Society benefits from higher education
Higher education is a critical driver of economic progress. It is also the key policy lever for improving mobility from one generation to the next, especially for low-income, first-generation, Black, and Latino students. As the state’s economy has evolved, the job market has increasingly demanded more highly educated workers, a trend that is projected to continue into the future.
In addition to having higher earnings and better job benefits, college graduates are more likely to own a home and less likely to be in poverty or need social services. Society as a whole is also better off, thanks to lower unemployment, less demand for public assistance programs, lower incarceration rates, higher tax revenue, and greater civic engagement.

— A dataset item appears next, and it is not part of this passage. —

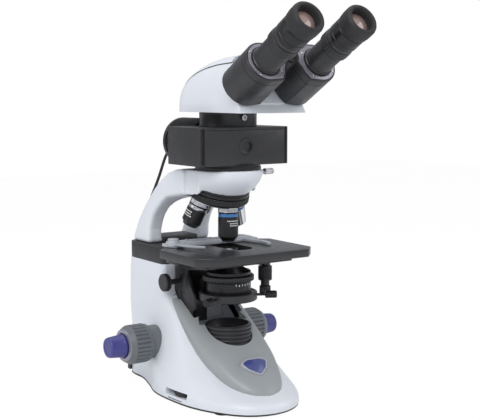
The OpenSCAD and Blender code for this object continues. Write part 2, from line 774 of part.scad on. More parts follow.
module clip_finger() color("silver") on_axis() difference() {
    union() {
        translate([pin_x, pin_y, 0]) rod(8, holder_z1 - 3 + gap, holder_z1 + 4);
        slab(holder_z1 - 3 + gap, holder_z1) polygon([[-57, 30], [-53, 8],
            [-45, -7], [-38, -13], [-36.5, -11], [-42, -2], [-46, 12], [-44.5, 30]]);
    }
    translate([pin_x, pin_y, 0]) rod(pin_r + fit, 160, 190);
}

module on_drive() translate([drive_x, drive_y, 0]) children();

module drive_knobs_y() color("dimgray") on_axis() on_drive() difference() {
    union() {
        rod(8, drive_z - 16, drive_z + 1);
        rod(5, drive_z - 22, drive_z - 15);
    }
    rod(3 + fit, 119, 140);
    rod(2, 100, 140);
    flutes(24, 8.2, 0.7, drive_z - 14, drive_z - 2);
}

module drive_knob_x() color("dimgray") on_axis() on_drive() difference() {
    union() {
        rod(6.5, drive_z - 32, drive_z - 22 - gap);
        rod(1.5, drive_z - 23, stage_z0 - 3);
    }
    flutes(20, 6.7, 0.6, drive_z - 30, drive_z - 24);
}

// ---- condenser ----

module condenser_carrier_form() difference() {
    union() {
        rod(ring_r, condenser_z - ring_t / 2, condenser_z + ring_t / 2);
        box(-15, 15, 27, condenser_axis_y - condenser_pinion_r - gap, 102, 128);
    }
    rod(26, 90, 140);
    rod(29, condenser_z + ring_t / 2, 140);
}

module condenser_unit() color("dimgray") on_axis() difference() {
    union() {
        condenser_carrier_form();
        rod(26, condenser_z - ring_t / 2, 120);
        rod(condenser_r, 119.9, 130);
        rod(iris_r, 129.9, 137);
        rod(condenser_r, 136.6, 141);
        translate([0, 0, 140.9]) cylinder(r1 = 22, r2 = 11, h = 7);
        rod(11, 147, 165);
    }
    rod(8, 90, 162);
    translate([0, 0, 162]) rod(9.5, 0, 5);
    for (a = [-30, 210]) rotate([0, 0, a]) translate([0, 0, condenser_z]) rod_x(1.5 + fit, 26.3, 40);
}

// Knurled ring that opens the iris
module iris_ring() color("dimgray") on_axis() difference() {
    pipe(condenser_r + 3.4, iris_r + fit, iris_z0, iris_z0 + 6);
    flutes(48, condenser_r + 3.6, 0.7, iris_z0 + 0.8, iris_z0 + 5.2);
}

// Knob and pinion that raise and lower the condenser
module condenser_knob() color("dimgray") on_axis()
    translate([0, condenser_axis_y, condenser_knob_z]) difference() {
        union() {
            rod_x(3, -48, -9);
            rod_x(10, -53.5, -46.5);
            rod_x(condenser_pinion_r, -12.5, -8);
        }
        rotate([0, 90, 0]) flutes(32, 10.2, 0.8, -54.5, -48.5);
        rotate([0, 90, 0]) flutes(12, condenser_pinion_r + 0.2, 0.7, -13, -7);
    }

module centring_screw(angle) on_axis() rotate([0, 0, angle]) translate([0, 0, condenser_z]) {
    rod_x(1.5, 26.6, 42);
    difference() {
        rod_x(4.1, 41, 54);
        rotate([0, 90, 0]) flutes(16, 4.3, 0.5, 43, 53);
    }
}

module centring_screw_left() color("black") centring_screw(210);
module centring_screw_right() color("black") centring_screw(-30);

base_shell();
base_cover();
lamp_hood();
field_lens();
lamp_board();
badge_plate();
bottom_plate();
rubber_feet();
rear_cover();
power_inlet();
power_switch();
dimmer_wheel();
coarse_shaft();
coarse_knobs();
fine_knobs();
shaft_collars();
arm_collar();
upper_arm();
turret_base();
turret_disc();
objective_front();
objective_right();
objective_back();
objective_left();
mount_ring();
clamp_screw();
filter_housing();
end_caps();
port_plug();
filter_cube();
lamp_house();
lamp_lead();
lead_plug();
neck_ring();
neck_screw();
head_base();
head_roof();
hinge_pin();
left_prism_housing();
right_prism_housing();
left_eye_tube();
right_eye_tube();
diopter_ring_left();
diopter_ring_right();
left_eyepiece();
right_eyepiece();
left_eyecup();
right_eyecup();
stage_carrier();
stage_rails();
stage_plate();
slide_holder();
clip_finger();
drive_knobs_y();
drive_knob_x();
condenser_unit();
condenser_knob();
iris_ring();
centring_screw_left();
centring_screw_right();
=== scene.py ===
"""Looks of an upright laboratory microscope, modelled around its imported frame."""

import json
import math
from contextlib import contextmanager

import bpy
from bpy.props import FloatProperty, FloatVectorProperty, IntProperty, PointerProperty
from mathutils import Matrix, Vector

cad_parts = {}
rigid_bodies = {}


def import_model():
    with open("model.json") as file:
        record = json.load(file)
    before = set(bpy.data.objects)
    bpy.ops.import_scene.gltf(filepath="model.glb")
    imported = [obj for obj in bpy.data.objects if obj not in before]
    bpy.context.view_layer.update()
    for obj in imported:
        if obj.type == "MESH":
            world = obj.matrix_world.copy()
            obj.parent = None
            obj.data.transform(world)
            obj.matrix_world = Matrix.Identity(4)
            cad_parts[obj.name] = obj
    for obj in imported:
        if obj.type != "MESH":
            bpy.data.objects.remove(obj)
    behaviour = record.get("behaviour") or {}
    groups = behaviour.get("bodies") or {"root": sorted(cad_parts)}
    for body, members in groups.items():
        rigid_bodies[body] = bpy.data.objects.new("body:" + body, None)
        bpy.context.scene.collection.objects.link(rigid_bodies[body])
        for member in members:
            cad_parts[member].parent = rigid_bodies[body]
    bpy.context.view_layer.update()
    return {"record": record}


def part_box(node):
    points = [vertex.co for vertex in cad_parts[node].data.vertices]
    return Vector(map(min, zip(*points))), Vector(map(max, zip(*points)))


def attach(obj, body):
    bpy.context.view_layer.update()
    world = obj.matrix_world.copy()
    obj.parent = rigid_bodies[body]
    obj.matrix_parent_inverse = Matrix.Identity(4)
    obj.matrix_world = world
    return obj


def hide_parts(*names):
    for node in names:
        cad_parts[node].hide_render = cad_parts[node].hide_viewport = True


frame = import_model()

bl_info = {
    "name": "Laboratory Microscope",
    "version": (1, 0, 0),
    "blender": (4, 5, 0),
    "location": "View3D > Sidebar > Microscope",
    "description": "Builds the finished surfaces of an upright laboratory microscope",
    "category": "Add Mesh",
}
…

More students need a chance at college
While a college degree does not guarantee financial security, for most students it represents their best chance of achieving economic prosperity. Although the state has made enormous progress, more work is needed to improve student success at key transition points, including high school graduation, college enrollment, transfer, and college completion. If current enrollment and completion rates continue, most California 9th graders will not earn a bachelor’s degree. And at every step along the way, low-income students—who account for more than half of the state’s public K–12 students—are less likely than their higher-income peers to make it to and through college. Unfortunately, a similar story holds true for other underrepresented groups.
California and its higher education systems have already made tremendous strides in expanding access and improving completion so that more students can enjoy the benefits of a college degree. At the PPIC Higher Education Center, we are tracking the impact of these historic investments and policy changes, working to ensure that they have their intended effects, and advancing evidence-based solutions to further enhance educational opportunities for all California students.